Despite the willingness of the Ontologizer developers to correspond with me, we did not yet arrive at a solution for the problem of graphs not displaying in the Ontologizer, but we did arrive at a workaround. In the Ontologizer menu (shows in the Apple top menu bar when the main Ontologizer window is active) you can go to the Window pulldown, select “Log” and see the log file. In the log file, Ontologizer will tell you where it put the input to graphviz, e.g.
/var/folders/zh/mxrc7zy50cqdh50my38xmr0r0000gn/T/onto5807305551792459151.dot
You can move this file to your results directory and use /usr/local/bin/dot to write out a PNG file either for all of your enriched genes, or for a single category, as shown below.
All of the internal navigation in the Ontologizer works otherwise, so you can navigate to individual locus IDs and see what functional information is attached. You can also write out annotation files and results tables — the graph display is the only part that doesn’t work quite right.
Choices in the Ontologizer
There are parameter and method choices for you to make within the Ontologizer and they will change your results.
The first major thing to consider is the choice of enrichment analysis method.The basic method for calculating enrichment (Term-for-term) does not take into account the inherent structure of the Gene Ontology, and may result in over-calling of enriched terms due to calling both sub-categories and the larger categories that contain them. The Parent-Child method (fully described here, and shown to be more effective than other contemporaneous methods at identifying enriched GO terms without over-calling) takes that into account, but does result in a list of rather high level categories that annotate lots of genes in the population, making the results somewhat difficult to interpret except by browsing to individual genes one at a time.

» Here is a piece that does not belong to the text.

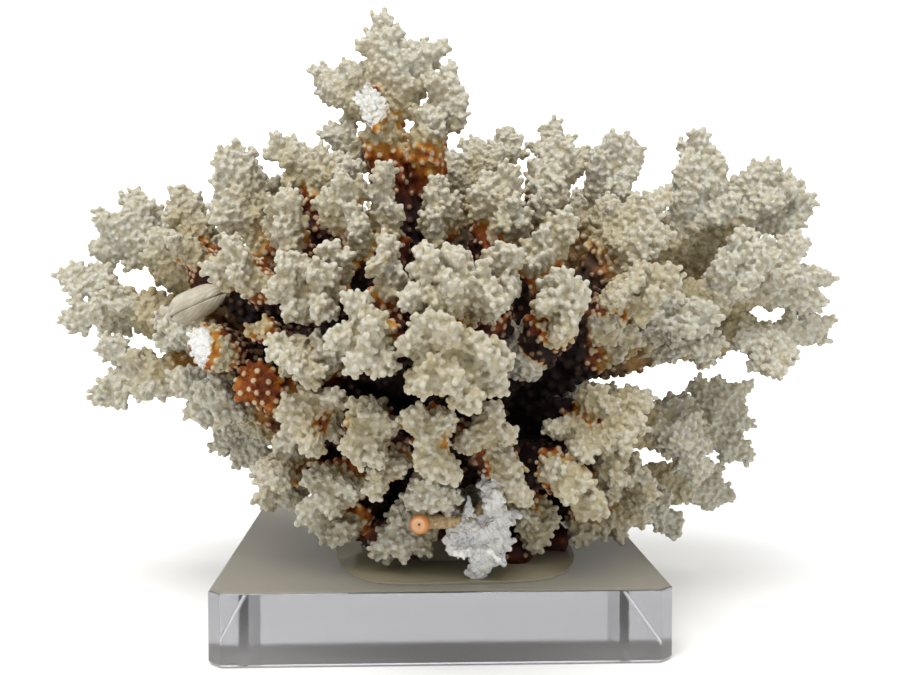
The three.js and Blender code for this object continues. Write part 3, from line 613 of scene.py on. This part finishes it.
# ---------------------------------------------------------------- left limbs
# The limbs that reach out to the left, nearly level and weathered cream to
# their ends.
grow_limb("left_high_limb", (-30, 6, 82), [
    ((-105, 9, 130), [(-121, 7, 161, 17), (-132, 6, 151, 15), (-134, 9, 140, 11),
        (-112, 14, 156, 13), (-124, 18, 144, 14)])], 0.88, 0.15)
grow_limb("left_high_front_limb", (-32, -8, 82), [
    ((-88, -12, 130), [(-98, -6, 160, 13), (-90, -4, 154, 12), (-98, -26, 143, 16),
        (-107, -12, 142, 9)])], 1.4, 0.9)
grow_limb("left_mid_limb", (-32, 0, 74), [
    ((-92, -8, 104), [(-102, -22, 112, 11), (-94, -26, 104, 10), (-104, -20, 102, 11)]),
    ((-114, 0, 114), [(-144, 0, 128, 12), (-134, 2, 129, 11), (-144, -4, 111, 12),
        (-126, 3, 106, 8), (-126, -8, 120, 11)])], 0.92, 0.8)
grow_limb("left_low_limb", (-32, -10, 66), [
    ((-100, -10, 92), [(-129, -8, 101, 12), (-130, -11, 81, 12), (-112, -12, 82, 11),
        (-116, 4, 92, 12)]),
    ((-72, -20, 82), [(-82, -36, 88, 11), (-90, -30, 84, 11), (-78, -36, 76, 11), (-92, -24, 76, 11),
        (-98, -26, 91, 10)])], 1.02, 0.8)
grow_limb("left_low_back_limb", (-30, 10, 62), [
    ((-72, 18, 72), [(-95, 16, 86, 14), (-99, 25, 71, 15), (-91, 24, 57, 11), (-81, 30, 49, 10),
        (-72, 28, 46, 10)])], 0.86, 0.1)

# ---------------------------------------------------------------- front limbs
# The limbs that grow towards the viewer and end in the broadest heads. Their
# stems are stained deepest, and the lowest come down near the block.
FRONT_STAIN = 1.51, 1
grow_limb("front_left_high_limb", (-20, -32, 82), [
    ((-40, -60, 120), [(-51, -76, 132, 13), (-56, -74, 123, 9), (-33, -76, 136, 14),
        (-38, -83, 116, 9), (-50, -74, 115, 10), (-38, -84, 128, 13)]),
    ((-40, -60, 98), [(-54, -80, 103, 12), (-47, -87, 98, 14), (-36, -79, 103, 12)])], *INNER_STAIN)
grow_limb("front_centre_left_limb", (-10, -38, 88), [
    ((-18, -78, 116), [(-18, -91, 138, 12), (-14, -88, 128, 11)]),
    ((-19, -88, 107), [(-29, -105, 119, 12), (-34, -104, 108, 11), (-27, -107, 100, 12),
        (-18, -108, 100, 12), (-23, -113, 110, 14)])], *INNER_STAIN)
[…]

The second major thing to consider is whether to use a statistical correction for multiple tests — such as the Bonferroni correction. There are several options available, and you can investigate on your own the differences between Bonferroni, Bonferroni-Holm, etc, but the main point to be made here is that you should use a multiple testing correction. It is likely to be the difference between hundreds of genes showing up as statistically significant vs. tens (note: you want tens, not hundreds of false positives that really aren’t significant).